Latitudes-winning scheme proposes to use Brazil’s sun to retrofit slums

A project to retrofit urban slums in Sao Paulo, Brazil, with solar-powered ‘urban chimneys’ has won the first ever Latitudes International Design Challenge, run by the University of Westminster.

Students from Universiti Teknologi MARA in Malaysia beat 60 teams from seven different countries to take top prize. Their proposal involved installing a series of environmental towers on existing stair cores positioned between the thousands of blocks in Sao Paulo’s Paraisópolis Favela.

Wind turbines positioned over the tops of the towers, powered by photovoltaic panels above, would improve air exchange from existing residential units, which are characterised by compact spaces and small windows.

An estimated population of between 80,000 and 100,000 people live in the sprawling favela in about 20,000 households.

The Malaysian team, made up of students Nur Deena Binti Ruslan, Mohamad Syaifuladli Bin Mohamad Zaki and Ahmad Azlan Bin Aziz, also proposed enhancements to a series of urban plazas and walkways located on the favela roofs where residents already meet informally and where festivals are hosted.

The design is innovative in the way it brings soft and adequate interventions to the existing territory

Praise for the design’s sensitivity to the existing context came from an international judging panel that included University of Westminster vice-chancellor Professor Geoffrey Petts, Darshana Gothi Chauhan, senior urban designer for the London Borough of Hackney and Joel Samper Lopez, architect and design lecturer at Universidad Jorge Lozano.
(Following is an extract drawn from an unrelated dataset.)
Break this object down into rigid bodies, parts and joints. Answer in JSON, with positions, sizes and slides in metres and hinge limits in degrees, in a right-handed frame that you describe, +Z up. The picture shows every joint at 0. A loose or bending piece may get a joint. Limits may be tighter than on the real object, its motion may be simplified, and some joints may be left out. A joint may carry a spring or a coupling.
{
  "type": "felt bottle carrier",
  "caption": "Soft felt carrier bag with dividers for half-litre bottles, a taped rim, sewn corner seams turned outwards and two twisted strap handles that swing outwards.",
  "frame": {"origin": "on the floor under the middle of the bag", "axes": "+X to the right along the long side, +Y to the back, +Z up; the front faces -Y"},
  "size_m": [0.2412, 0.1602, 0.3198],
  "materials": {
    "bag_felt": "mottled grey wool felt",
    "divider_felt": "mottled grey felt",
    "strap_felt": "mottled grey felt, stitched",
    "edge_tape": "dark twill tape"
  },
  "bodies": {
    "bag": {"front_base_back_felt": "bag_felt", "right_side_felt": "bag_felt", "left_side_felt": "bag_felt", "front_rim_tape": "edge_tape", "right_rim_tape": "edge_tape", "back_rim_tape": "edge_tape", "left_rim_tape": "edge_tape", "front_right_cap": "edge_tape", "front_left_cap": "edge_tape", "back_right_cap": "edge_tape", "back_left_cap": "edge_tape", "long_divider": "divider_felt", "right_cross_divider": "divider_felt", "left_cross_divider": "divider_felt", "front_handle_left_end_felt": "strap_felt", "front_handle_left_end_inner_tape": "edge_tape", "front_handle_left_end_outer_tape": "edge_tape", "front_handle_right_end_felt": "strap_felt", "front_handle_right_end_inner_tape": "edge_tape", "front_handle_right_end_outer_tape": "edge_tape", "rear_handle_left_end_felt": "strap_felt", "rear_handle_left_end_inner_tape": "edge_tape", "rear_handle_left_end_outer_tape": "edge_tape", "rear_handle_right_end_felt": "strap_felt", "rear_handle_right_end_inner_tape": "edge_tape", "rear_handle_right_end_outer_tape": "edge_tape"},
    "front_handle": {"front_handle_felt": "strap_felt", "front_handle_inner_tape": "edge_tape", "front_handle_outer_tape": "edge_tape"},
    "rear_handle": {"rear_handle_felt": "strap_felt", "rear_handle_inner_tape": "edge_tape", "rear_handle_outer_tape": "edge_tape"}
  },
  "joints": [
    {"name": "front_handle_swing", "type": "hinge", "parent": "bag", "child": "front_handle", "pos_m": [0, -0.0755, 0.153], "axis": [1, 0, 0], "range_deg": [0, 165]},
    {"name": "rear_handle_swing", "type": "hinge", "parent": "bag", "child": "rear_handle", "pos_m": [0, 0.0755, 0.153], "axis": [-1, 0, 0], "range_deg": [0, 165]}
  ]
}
They said: ‘The design is innovative in the way it brings soft and adequate interventions to the existing territory. In other words, the team found a balance between the need for new structures and the kindness expected of interventions in such consolidated and specific settlements, as it is in the Paraisópolis Favela.’

According to the students’ design submission, key aims were to maintain the physical character of the favela built environment, create a design that will blend in, and make the environment more comfortable and livable without having to create a new megastructure.
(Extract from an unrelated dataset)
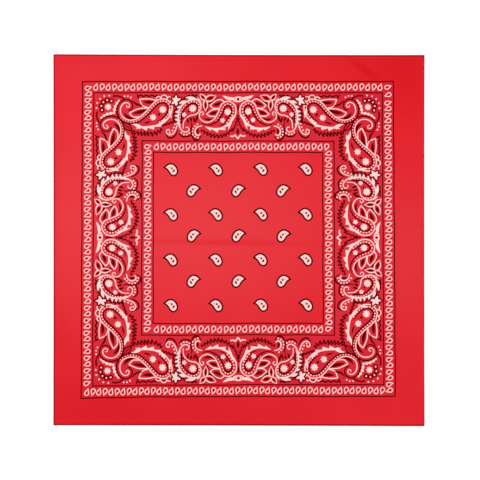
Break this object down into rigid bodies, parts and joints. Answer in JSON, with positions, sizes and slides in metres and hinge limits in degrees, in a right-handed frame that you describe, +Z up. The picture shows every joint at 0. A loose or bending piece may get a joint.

The Latitudes International Design Challenge was set up to connect architecture students across the globe to help improve understanding of climate change in different geographical regions and co-produce solutions through environmental design.

‘Smart rooms’ fitted with HD videoconferencing technology were set up in each partner university to enable students and staff to communicate in real time in different countries. The 2016 winners will go on a learning exchange trip to Sao Paulo in October.